Le prochain Congrès de La Fondation Européenne pour la Psychanalyse se tiendra à Paris les 21/22 octobre 2023.  La FEP s’est toujours efforcée de ne pas rester « hors sol », de travailler autant sur l’individuel que sur le collectif. Ce Congrès se voudra un moment psychanalytique de gens du terrain, mais aussi un temps de rencontres avec tous les professionnels impliqués dans nos questions brulantes et actuelles :  psychologues, médecins, infirmiers, travailleurs sociaux, artistes, cinéastes, écrivains, journalistes, tous ceux qui, dans leur quotidien sont questionnés par cette problématique universelle du sexuel, de la violence et de l’inceste.
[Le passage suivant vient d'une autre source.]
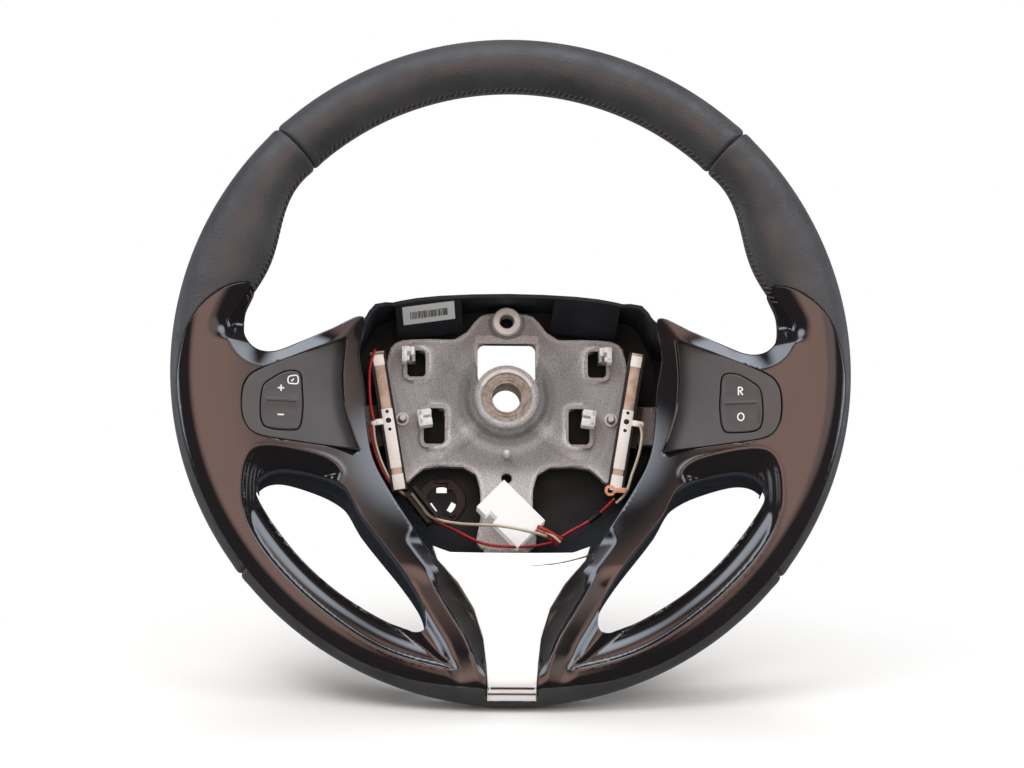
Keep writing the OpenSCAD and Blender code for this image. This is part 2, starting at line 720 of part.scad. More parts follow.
module wire(route, d) {
    skin(wire_rings(open_curve(route, 3), d, 8));
}

function in_holder(z, y) = let (c = holder_at + z * [-sin(holder_tilt), cos(holder_tilt)]) [c[0], y, c[1]];
channel_y = plate_front - seat - (holder_d - channel_d) - wire_d / 2 - seat;
over_tab_y = plate_front - carrier_h - 3 * seat - strip_t - wire_d / 2;
red_left_route = [[-76, -38, 24], [-79, over_tab_y, 12], [-78.5, over_tab_y, -6], [-76.5, over_tab_y, -17.5]];
red_lower_route = [
    in_holder(9, channel_y), in_holder(0, channel_y), in_holder(-10, channel_y), [-30, -26, -80.5], [-12, -28, -90],
    [10, -28, -92], [26, -28, -88],
];
cream_lower_route = [
    in_holder(9, channel_y - 2), in_holder(0, channel_y - 2), in_holder(-10, channel_y - 2), [-28, -30, -78.5],
    [-4, -40, -86], [14, -40, -90], [22, -38, -86],
];
red_right_route = [[61, -38, -62], [50, -34, -72], [36, -32, -80], [26, -36, -86], [20, -38, -82]];
cream_right_route = [
    [75.5, over_tab_y, -18.2], [76.8, over_tab_y, -25], [75, -37, -36], [71, -36, -48], [67.6, -35, -58], [62, -34, -64],
];

module red_wire_left() {
    color("#a01e1e") wire(red_left_route, wire_d);
}

module red_wire_lower() {
    color("#a01e1e") wire(red_lower_route, wire_d);
}

module cream_wire_lower() {
    color("#d8cdb4") wire(cream_lower_route, wire_d);
}

module red_wire_right() {
    color("#a01e1e") wire(red_right_route, wire_d);
}

module cream_wire_right() {
    color("#d8cdb4") wire(cream_right_route, wire_d);
}

armature();
hub_bush();
locating_pin();
rim_foam();
leather_upper();
leather_lower();
leather_left_grip();
leather_right_grip();
left_trim();
right_trim();
lower_insert();
back_cover();
cover_screws();
left_switch_panel();
right_switch_panel();
left_rocker();
right_rocker();
left_switch_body();
right_switch_body();
left_contact_carrier();
right_contact_carrier();
left_contact_strip();
right_contact_strip();
cable_holder();
eyelet_terminal();
connector();
paper_label();
red_wire_left();
red_wire_lower();
cream_wire_lower();
red_wire_right();
cream_wire_right();
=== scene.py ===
"""The looks of a car steering wheel without its airbag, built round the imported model.

Lengths inside the classes are in millimetres, in the row frame: X to the driver's right, Z up the
wheel's face, and the driver on the -Y side. They become metres when a shape becomes a piece.
"""

from __future__ import annotations

import json
import logging
import math
from dataclasses import dataclass, field
from enum import Enum
from typing import Any, Callable, Iterable, Sequence

import bmesh
import bpy
import numpy as np
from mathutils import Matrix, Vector, geometry

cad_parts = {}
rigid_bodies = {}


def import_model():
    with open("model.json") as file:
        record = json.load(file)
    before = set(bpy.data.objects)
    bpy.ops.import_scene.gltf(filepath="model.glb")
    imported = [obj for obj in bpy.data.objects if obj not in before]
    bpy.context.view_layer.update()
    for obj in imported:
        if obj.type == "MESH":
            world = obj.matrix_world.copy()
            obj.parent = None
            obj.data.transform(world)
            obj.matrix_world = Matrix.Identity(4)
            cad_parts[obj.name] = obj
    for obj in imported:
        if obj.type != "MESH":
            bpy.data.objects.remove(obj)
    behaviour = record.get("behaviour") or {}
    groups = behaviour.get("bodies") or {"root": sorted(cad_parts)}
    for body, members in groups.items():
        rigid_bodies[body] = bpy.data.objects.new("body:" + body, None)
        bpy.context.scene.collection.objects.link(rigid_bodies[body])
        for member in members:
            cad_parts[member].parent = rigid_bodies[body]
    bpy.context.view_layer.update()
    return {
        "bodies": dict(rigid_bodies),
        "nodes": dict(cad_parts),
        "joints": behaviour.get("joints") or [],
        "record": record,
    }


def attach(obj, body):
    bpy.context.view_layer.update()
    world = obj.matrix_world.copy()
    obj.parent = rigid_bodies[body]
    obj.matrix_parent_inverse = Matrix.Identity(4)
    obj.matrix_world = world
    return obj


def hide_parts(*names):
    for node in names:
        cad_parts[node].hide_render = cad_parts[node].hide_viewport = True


LOG = logging.getLogger("wheel")
MM = 0.001
WHITE = (1, 1, 1, 1)
CREASE_ROWS = (-0.9, -0.35, 0.35, 0.9)
ROW_PITCH = 0.866
ROW_CLEARANCE = 0.3
CHUNK = 1500
Array = np.ndarray
Height = Callable[[Array], Array]


class Kind(Enum):
    """Where a finish gets its surface grain from."""

    LEATHER = "leather"
    CAST = "cast"
    MOULDED = "moulded"
    TURNED = "turned"
    SMOOTH = "smooth"


def polar(radius: float, degrees: float) -> Array:
    """A point on the wheel's face from its radius and angle."""
    a = math.radians(degrees)
    return np.array([radius * math.cos(a), radius * math.sin(a)])


def spline(points: Sequence[Any], steps: int, closed: bool = True) -> Array:
    """Makes a smooth curve through points.

    Args:
        points: the points, in two or three dimensions.
        steps: how many stretches lie between two points.
        closed: whether the curve returns to its start.

    Returns:
        The curve's points, one row each.
    """
    p = np.asarray(points, float)
    if closed:
        a, b, c, d = np.roll(p, 1, 0), p, np.roll(p, -1, 0), np.roll(p, -2, 0)
    else:
        q = np.vstack([p[:1], p, p[-1:]])
        a, b, c, d = q[:-3], q[1:-2], q[2:-1], q[3:]
    t = (np.arange(steps) / steps)[None, :, None]
    a, b, c, d = (v[:, None, :] for v in (a, b, c, d))
    curve = 0.5 * (2 * b + (c - a) * t + (2 * a - 5 * b + 4 * c - d) * t**2 + (3 * b - a - 3 * c + d) * t**3)
    curve = curve.reshape(-1, p.shape[1])
    return curve if closed else np.vstack([curve, p[-1:]])


def grown(outline: Array, distance: float) -> Array:
    """Moves an anticlockwise outline outwards.

    Args:
        outline: the outline.
        distance: how far it moves.

    Returns:
        The moved outline.
    """
    e = np.roll(outline, -1, 0) - np.roll(outline, 1, 0)
    e /= np.maximum(np.linalg.norm(e, axis=1, keepdims=True), 1e-9)
    return outline + distance * np.column_stack([e[:, 1], -e[:, 0]])


def nearest(points: Array, line: Array, closed: bool = True) -> tuple[Array, Array]:
    """Measures how far points lie from a line of straight stretches.

    Args:
        points: the points to measure from.
        line: the line's corners.
        closed: whether the line returns to its start.

    Returns:
        The distance of each point, and the number of the stretch that is nearest.
    """
    start = line if closed else line[:-1]
    stop = np.roll(line, -1, 0) if closed else line[1:]
    run = stop - start
    length = np.maximum((run**2).sum(1), 1e-12)
    distance, index = [], []
    for block in np.array_split(points, max(1, len(points) // CHUNK)):
        away = block[:, None, :] - start[None]
        t = np.clip((away * run[None]).sum(2) / length[None], 0, 1)
        gap = ((away - t[..., None] * run[None]) ** 2).sum(2)
        k = gap.argmin(1)
        distance.append(np.sqrt(gap[np.arange(len(block)), k]))
        index.append(k)
    return np.concatenate(distance), np.concatenate(index)


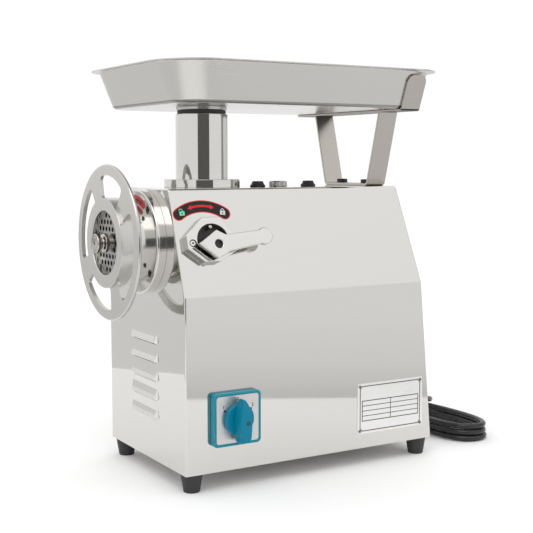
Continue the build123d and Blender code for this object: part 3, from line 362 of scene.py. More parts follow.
def plate(name, loops, low, high, place, bevel=0.0, segments=2):
    """Flat plate with that outline and those holes, between two heights, its edges rounded; mm."""
    low, high, bevel = low * MM, high * MM, bevel * MM
    curve = bpy.data.curves.new(name, "CURVE")
    curve.dimensions = "2D"
    curve.fill_mode = "BOTH"
    for loop in loops:
        spline = curve.splines.new("POLY")
        spline.points.add(len(loop) - 1)
        for point, (x, y) in zip(spline.points, scaled(loop)):
            point.co = (x, y, 0, 1)
        spline.use_cyclic_u = True
    curve.extrude = (high - low) / 2 - bevel
    curve.bevel_depth = bevel
    curve.offset = -bevel
    curve.bevel_resolution = segments
    holder = new_object(name + "_curve", curve)
    mesh = evaluated_mesh(holder)
    bpy.data.objects.remove(holder)
    mesh.transform(Matrix.Translation((0, 0, (low + high) / 2)))
    bm = bmesh.new()
    bm.from_mesh(mesh)
    bmesh.ops.remove_doubles(bm, verts=bm.verts, dist=1e-7)
    bpy.data.meshes.remove(mesh)
    return from_bmesh(name, bm, place)


def joined(name, pieces):
    """Several objects as one, in the first one's frame."""
    first = pieces[0]
    inverse = first.matrix_world.inverted()
    bm = bmesh.new()
    for piece in pieces:
        data = piece.data.copy()
        data.transform(inverse @ piece.matrix_world)
        bm.from_mesh(data)
        bpy.data.meshes.remove(data)
    mesh = bpy.data.meshes.new(name)
    bm.to_mesh(mesh)
    bm.free()
    place = first.matrix_world.copy()
    for piece in pieces:
        bpy.data.objects.remove(piece)
    return new_object(name, mesh, place)


def bevel_sharp(bm, width, angle):
    """Round the edges that turn by more than an angle in degrees, by width mm."""
    sharp = [e for e in bm.edges
             if len(e.link_faces) == 2 and e.calc_face_angle(0) > math.radians(angle)]
    bmesh.ops.bevel(bm, geom=sharp, offset=width * MM, segments=2, profile=0.6, affect="EDGES",
                    clamp_overlap=True)


def cut(piece, *cutters):
    """Take the cutters' shapes out of a piece."""
    for cutter in cutters:
        step = piece.modifiers.new("cut", "BOOLEAN")
        step.operation = "DIFFERENCE"
        step.solver = "EXACT"
        step.object = cutter
    mesh = evaluated_mesh(piece)
    piece.modifiers.clear()
    piece.data = mesh
    for cutter in cutters:
        bpy.data.objects.remove(cutter)
    return piece


def softened(piece, width, angle):
    """Round a piece's sharp edges by width mm."""
    bm = bmesh.new()
    bm.from_mesh(piece.data)
    bmesh.ops.remove_doubles(bm, verts=bm.verts, dist=1e-6)
    bevel_sharp(bm, width, angle)
    bm.to_mesh(piece.data)
    bm.free()
    return piece


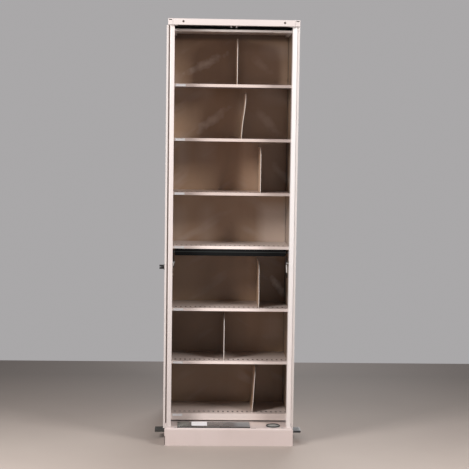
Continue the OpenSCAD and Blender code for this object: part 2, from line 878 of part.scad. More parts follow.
// Spindle, crank and drive pin behind the knob
module lock_spindle() {
    crank_w = 16;
    hub_wall = 4;
    pin_reach = 1;
    in_x = -crank_x - latch_t;
    color(zinc) translate([0, lock_y, knob_z]) {
        bar_x(-panel_out - side_gap - knob_l / 3, -crank_x, lock_shaft_d);
        rotate([-45, 0, 0]) {
            bar_x(in_x, -crank_x, crank_w + 2 * hub_wall);
            translate([0, 0, crank_r]) bar_x(in_x, -crank_x, crank_w);
            block([in_x, -crank_w / 2, 0], [-crank_x, crank_w / 2, crank_r]);
            translate([0, 0, crank_r]) bar_x(in_x, -latch_x + latch_t + pin_reach, drive_pin_d);
        }
    }
}

// Rod across the rotor that joins the two latches
module lock_rod() {
    x = rotor_half_w + rotor_sheet;
    collar_wall = 3;
    collar_l = 4;
    collar_x = bar_end_x - side_gap - collar_l;
    color(zinc) translate([0, lock_y, rod_z]) {
        bar_x(-x, x, lock_shaft_d);
        for (s = [-1, 1]) translate([s * collar_x, 0, 0])
            bar_x(-collar_l / 2, collar_l / 2, lock_shaft_d + 2 * collar_wall);
    }
}

// Outline of a latch: a hooked arm along +X, with an arm for the drive pin
module latch_outline(driven) {
    hub_d = 28;
    arm_w = 16;
    head_l = 36;
    head_w = 24;
    head_shift = 2;
    spread = latch_rest_angle + slot_angle;
    slot_half = drive_pin_d / 2 + pin_gap;
    plate_rim = 5;
    plate_end = 4;
    near_r = knob_drop - crank_r;
    far_r = norm([pin_throw, knob_drop - pin_throw]);
    difference() {
        union() {
            circle(d = hub_d);
            translate([0, -arm_w / 2]) square([latch_r - head_l / 4, arm_w]);
            translate([latch_r - head_l / 2, head_shift - head_w / 2]) square([head_l, head_w]);
            if (driven) rotate(-spread) {
                translate([0, -slot_half - plate_rim])
                    square([far_r + drive_pin_d / 2 + plate_end, 2 * (slot_half + plate_rim)]);
                polygon([[hub_d / 2, 0], [far_r, 0], [far_r * cos(spread), far_r * sin(spread)]]);
            }
        }
        circle(d = lock_shaft_d);
        translate([latch_r, 0]) circle(d = strike_d + 2 * hook_gap);
        translate([latch_r - strike_d / 2 - hook_gap, 0]) square([strike_d + 2 * hook_gap, head_w]);
        if (driven) rotate(-spread) translate([near_r - drive_pin_d / 2 - side_gap, -slot_half])
            square([far_r - near_r + drive_pin_d + 2 * side_gap, 2 * slot_half]);
    }
}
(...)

Nous organisons ce Congrès en France dans le droit fil des Colloques de Paris sur Dolto, de Cherbourg sur le Suicide, de Caen sur le Deuil et tout récemment sur Le passage à l’acte, colloques qui ont su fédérer l’intérêt de différents collègues toujours présents en grand nombre avec des exposés passionnants car relevant de leur pratique enracinée dans le social.

 

L’importante question de l’Éthique, sera abordée à Barcelone lors du Congrès de Convergencia les 25,26,27,28 mai dont l’organisation est confiée à la FEP. Nous en attendons des avancés notables pour l’ensemble de la quarantaine d’Associations psychanalytiques venant du monde entier pour participer à cet événement.

 

[1] Gérard Pommier, Libido Illimited : Freud apolitique ?, Paris, Point hors ligne, 1984.